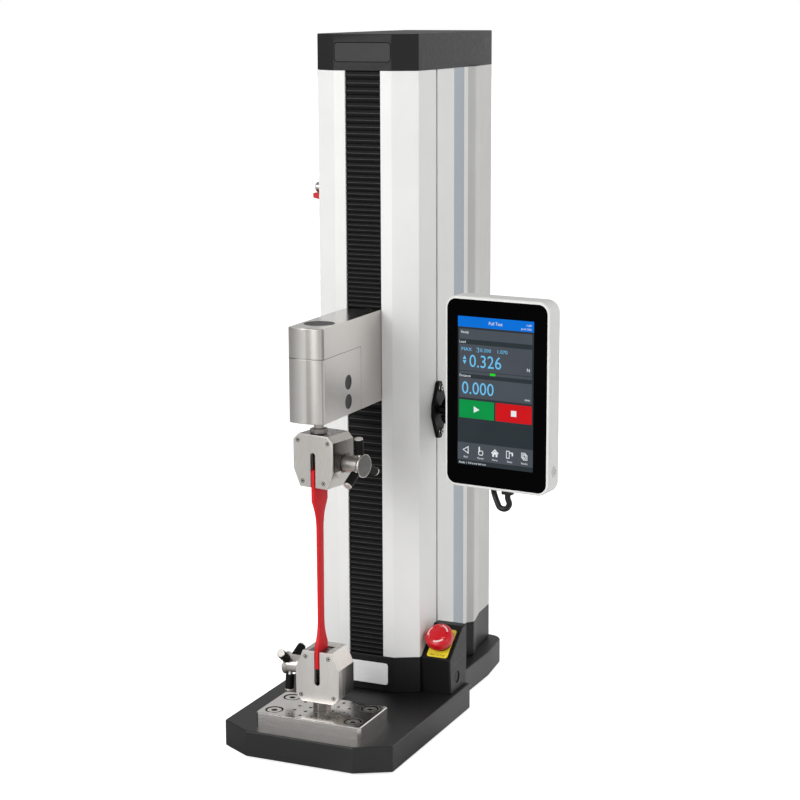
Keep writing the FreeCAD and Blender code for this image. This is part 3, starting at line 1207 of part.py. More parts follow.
def estop_parts():
    plate = new_body("estop_plate")
    sketch = new_sketch(plate)
    rectangle(sketch, "-stop_plate_x / 2", "stop_plate_x / 2", "-stop_plate_y / 2", "stop_plate_y / 2")
    pad(plate, sketch, "stop_plate_thick")
    corners = [(f"{s}stop_plate_x / 2", f"{t}stop_plate_y / 2", None) for s in ("", "-") for t in ("", "-")]
    ease(plate, "Fillet", edges(plate.Tip, corners), "stop_plate_round")
    hole = new_sketch(plate, "XY_Plane", "stop_plate_thick")
    circle(hole, "0", "0", "pod_hole")
    pocket(plate, hole, "stop_plate_thick")
    place(plate, STOP_SPOT, STOP_FRAME)
    low = "-stop_barrel_long"
    turned_piece("estop_barrel", [
        ("stop_stem_radius + 0.1", low), ("stop_barrel_radius", low),
        ("stop_barrel_radius", "stop_plate_thick"),
        ("stop_nut_radius", "stop_plate_thick"), ("stop_nut_radius", "stop_plate_thick + stop_nut_thick"),
        ("stop_stem_radius + 0.1", "stop_plate_thick + stop_nut_thick")], STOP_SPOT, STOP_FRAME)
    turned_piece("estop_stem", [
        ("0", "stop_travel * 0.4 - stop_barrel_long"),
        ("stop_stem_radius", "stop_travel * 0.4 - stop_barrel_long"),
        ("stop_stem_radius", "stop_head_lift + stop_plate_thick"), ("3", "stop_head_lift + stop_plate_thick"),
        ("3", "stop_head_lift + stop_plate_thick + 5"), ("0", "stop_head_lift + stop_plate_thick + 5")],
        STOP_SPOT, STOP_FRAME)
    head = new_body("estop_head")
    base = "stop_head_lift + stop_plate_thick + 0.3"
    sketch = new_sketch(head, "XZ_Plane")
    shoulder = f"{base} + stop_head_edge + stop_head_flank"
    polygon(sketch, [
        ("3.2", base), ("stop_head_radius - stop_head_edge", base),
        ("stop_head_radius", f"{base} + stop_head_edge"),
        ("stop_head_radius", shoulder), ("stop_head_radius - 2.6", f"{shoulder} + 2.6"),
        ("stop_head_radius * 0.45", f"{base} + stop_head_thick - 0.4"), ("0", f"{base} + stop_head_thick"),
        ("0", f"{base} + 5.2"), ("3.2", f"{base} + 5.2")])
    turn(head, sketch)
    place(head, STOP_SPOT, STOP_FRAME)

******

Copy out each line exactly.

### [PROBLEM SOLUTION]
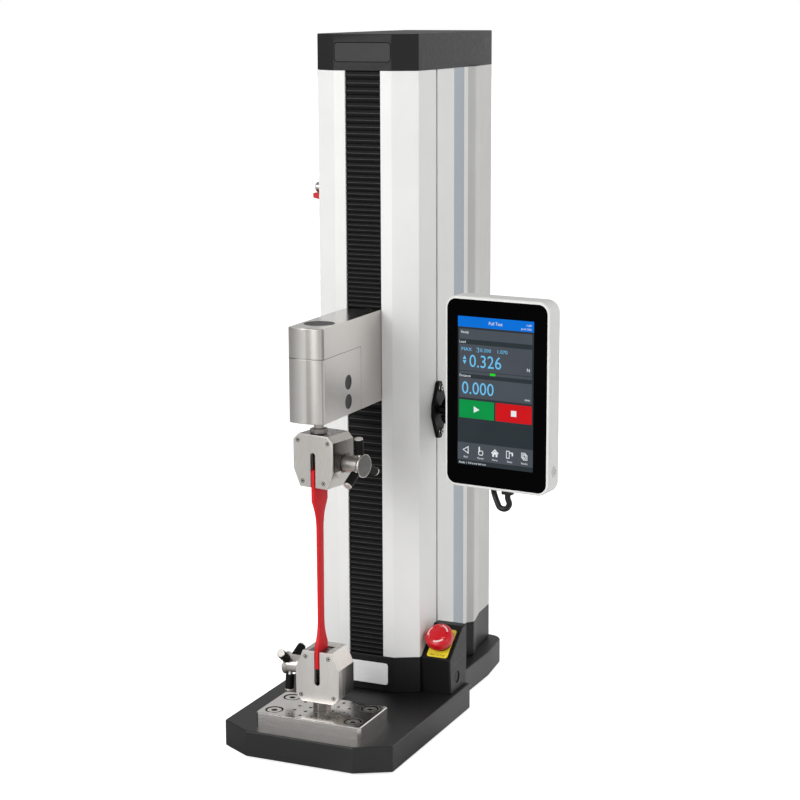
Keep writing the FreeCAD and Blender code for this image. This is part 3, starting at line 1207 of part.py. More parts follow.
def estop_parts():
    plate = new_body("estop_plate")
    sketch = new_sketch(plate)
    rectangle(sketch, "-stop_plate_x / 2", "stop_plate_x / 2", "-stop_plate_y / 2", "stop_plate_y / 2")
    pad(plate, sketch, "stop_plate_thick")
    corners = [(f"{s}stop_plate_x / 2", f"{t}stop_plate_y / 2", None) for s in ("", "-") for t in ("", "-")]
    ease(plate, "Fillet", edges(plate.Tip, corners), "stop_plate_round")
    hole = new_sketch(plate, "XY_Plane", "stop_plate_thick")
    circle(hole, "0", "0", "pod_hole")
    pocket(plate, hole, "stop_plate_thick")
    place(plate, STOP_SPOT, STOP_FRAME)
    low = "-stop_barrel_long"
    turned_piece("estop_barrel", [
        ("stop_stem_radius + 0.1", low), ("stop_barrel_radius", low),
        ("stop_barrel_radius", "stop_plate_thick"),
        ("stop_nut_radius", "stop_plate_thick"), ("stop_nut_radius", "stop_plate_thick + stop_nut_thick"),
        ("stop_stem_radius + 0.1", "stop_plate_thick + stop_nut_thick")], STOP_SPOT, STOP_FRAME)
    turned_piece("estop_stem", [
        ("0", "stop_travel * 0.4 - stop_barrel_long"),
        ("stop_stem_radius", "stop_travel * 0.4 - stop_barrel_long"),
        ("stop_stem_radius", "stop_head_lift + stop_plate_thick"), ("3", "stop_head_lift + stop_plate_thick"),
        ("3", "stop_head_lift + stop_plate_thick + 5"), ("0", "stop_head_lift + stop_plate_thick + 5")],
        STOP_SPOT, STOP_FRAME)
    head = new_body("estop_head")
    base = "stop_head_lift + stop_plate_thick + 0.3"
    sketch = new_sketch(head, "XZ_Plane")
    shoulder = f"{base} + stop_head_edge + stop_head_flank"
    polygon(sketch, [
        ("3.2", base), ("stop_head_radius - stop_head_edge", base),
        ("stop_head_radius", f"{base} + stop_head_edge"),
        ("stop_head_radius", shoulder), ("stop_head_radius - 2.6", f"{shoulder} + 2.6"),
        ("stop_head_radius * 0.45", f"{base} + stop_head_thick - 0.4"), ("0", f"{base} + stop_head_thick"),
        ("0", f"{base} + 5.2"), ("3.2", f"{base} + 5.2")])
    turn(head, sketch)
    place(head, STOP_SPOT, STOP_FRAME)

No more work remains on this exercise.